— Start Dataset content —

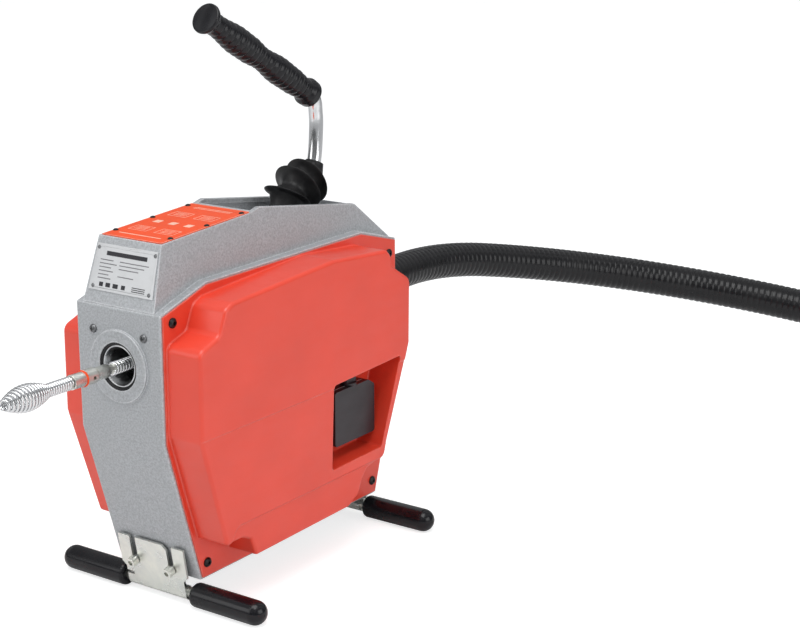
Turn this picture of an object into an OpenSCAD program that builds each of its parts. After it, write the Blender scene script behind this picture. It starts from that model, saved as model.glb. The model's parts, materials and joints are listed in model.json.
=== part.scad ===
// Sectional drain snake machine: an open cast frame closed by two plastic covers, a hollow
// belt-driven spindle with a three-jaw clutch closed by a hand lever, and a rear guide hose.
// Millimetres. The origin is the middle of the spindle mouth, in the plane of the front face.
// +Z is up, +Y runs rearwards along the spindle and +X is the switch side.

/* [Frame] */
// Height of the spindle axis above the floor
axis_h = 303; // [300:1:306]
// Half width of the cast frame ring
frame_half_w = 64.25; // [63:0.25:66]
// Overall depth of the frame from its front face to its rear face
frame_depth = 456; // [452:1:460]
// Wall thickness of the cast frame
frame_wall = 8; // [7:0.5:9]
// Height of the underside of the frame above the floor
frame_base_h = 36; // [34:1:38]

/* [Covers] */
// Distance of the switch side cover's outer face from the middle plane
right_cover_x = 116; // [112:1:120]
// Distance of the plain cover's outer face from the middle plane
left_cover_x = 97; // [94:1:104]
// Wall thickness of the moulded covers
cover_wall = 3; // [2.5:0.5:3.5]
// Depth of the switch pocket below the cover's outer face
pocket_depth = 45; // [40:1:46]

/* [Spindle and clutch] */
// Outer radius of the spindle tube
spindle_r = 24.98; // [24.96:0.01:24.99]
// Radius of the hole through the spindle
spindle_bore_r = 20; // [18:0.5:21]
// Radius of the drain spiral that the jaws are shown with
spiral_r = 8; // [8:0.5:8]
// Radial travel of each jaw from open to closed
jaw_travel = 8.5; // [7:0.5:9]
// Angle that the lever turns through when it is pressed
lever_angle = 25; // [20:1:28]
// Distance from the lever pivot down to the fork's pads
fork_arm = 40; // [36:1:42]

/* [Drive] */
// Height of the motor shaft above the floor
motor_h = 135; // [132:1:138]
// Radius of the motor's stator
motor_r = 54; // [50:1:55]
// Pitch radius of the spindle pulley
big_pulley_r = 72; // [68:1:74]
// Pitch radius of the motor pulley
small_pulley_r = 18; // [17:0.5:20]

/* [Feet] */
// Radius of the rubber foot grips
grip_r = 15; // [14:0.5:16]
// Distance from the middle plane to the tip of a foot grip
foot_reach = 159.5; // [150:0.5:165]
// Radius of the steel foot bars
bar_r = 6; // [5:0.5:7]

/* [Guide hose] */
// Outer radius of the guide hose over its ribs
hose_r = 24.8; // [24:0.2:26]
// Bore radius of the guide hose
hose_bore_r = 20; // [19:0.5:21]

/* [Hidden] */
$fn = 64;

eps = 0.01;
slide_gap = 0.05;

// Side view of the frame ring as [y, height], anticlockwise from its lower front corner
base_front_y = 54;
base_rear_y = frame_depth - 48;
front_low_h = 219;
ring_pts = [
    [base_front_y, frame_base_h], [base_rear_y, frame_base_h], [frame_depth, 198],
    [frame_depth, 378], [380, 399], [78, 395], [0, 371], [0, front_low_h]
];
// Middle plane of the feet, halfway between the front and the rear bar
mid_y = (base_front_y + base_rear_y) / 2;
// Side view of the hump that carries the deck and the lever's trough
deck_front = [24.9, 446];
deck_rear = [184, 456];
hump_pts = [
    [1.5, 372], [frame_depth, 372], [frame_depth, 379], [387, 433], [199, 460], deck_rear, deck_front
];
hump_top_half_w = 46.7;
hump_base_half_w = 54.5;
hump_wall = 6;
trough_floor_h = 418;
trough_y = [188, 388];

// Bearings, as [bore radius, outer radius, width]
bearing = [25, 44.98, 20];
ball_r = 5;
ball_count = 12;
front_bearing_y = 10;
rear_bearing_y = 420;
housing_r = 61;
nose_hole_r = 28.5;
nose_screw_pos = [38.8, 38.7];

// Clutch: axial stations along the spindle
ring_travel = fork_arm * lever_angle * PI / 180;
cone_slope = jaw_travel / ring_travel;
pivot_y = 280;
pivot_h = 398;
pad_r = 3.9;
press_y = pivot_y + 4;
press_w = 12;
thrust_ball_r = 2.5;
thrust_washer_w = 3;
thrust_w = thrust_washer_w + 2 * thrust_ball_r - 1.5;
thrust_ball_y = press_y + press_w + thrust_w - thrust_washer_w - thrust_ball_r;
cone_y = press_y + press_w + thrust_w;
cone_bore_w = 16;
cone_w = 34;
cone_lip_y = cone_y + cone_w;
head_r = 34;
jaw_w = 16;
jaw_y = cone_lip_y + slide_gap;
jaw_l = 40;
head_y = [press_y - 8, jaw_y + jaw_l + 8];
pin_r = 5;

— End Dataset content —

- **What to do**: Reproduce, please, the lines of the material from its first line down to the line containing "pocket_depth = 45; // [40:1:46]", keeping both ends and nothing beyond them.

- **Problem solution**:
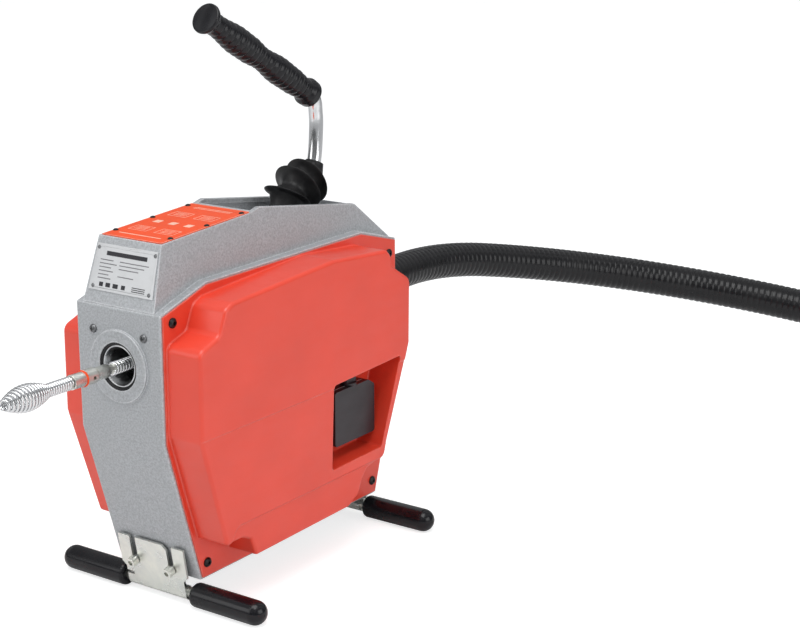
Turn this picture of an object into an OpenSCAD program that builds each of its parts. After it, write the Blender scene script behind this picture. It starts from that model, saved as model.glb. The model's parts, materials and joints are listed in model.json.
=== part.scad ===
// Sectional drain snake machine: an open cast frame closed by two plastic covers, a hollow
// belt-driven spindle with a three-jaw clutch closed by a hand lever, and a rear guide hose.
// Millimetres. The origin is the middle of the spindle mouth, in the plane of the front face.
// +Z is up, +Y runs rearwards along the spindle and +X is the switch side.

/* [Frame] */
// Height of the spindle axis above the floor
axis_h = 303; // [300:1:306]
// Half width of the cast frame ring
frame_half_w = 64.25; // [63:0.25:66]
// Overall depth of the frame from its front face to its rear face
frame_depth = 456; // [452:1:460]
// Wall thickness of the cast frame
frame_wall = 8; // [7:0.5:9]
// Height of the underside of the frame above the floor
frame_base_h = 36; // [34:1:38]

/* [Covers] */
// Distance of the switch side cover's outer face from the middle plane
right_cover_x = 116; // [112:1:120]
// Distance of the plain cover's outer face from the middle plane
left_cover_x = 97; // [94:1:104]
// Wall thickness of the moulded covers
cover_wall = 3; // [2.5:0.5:3.5]
// Depth of the switch pocket below the cover's outer face
pocket_depth = 45; // [40:1:46]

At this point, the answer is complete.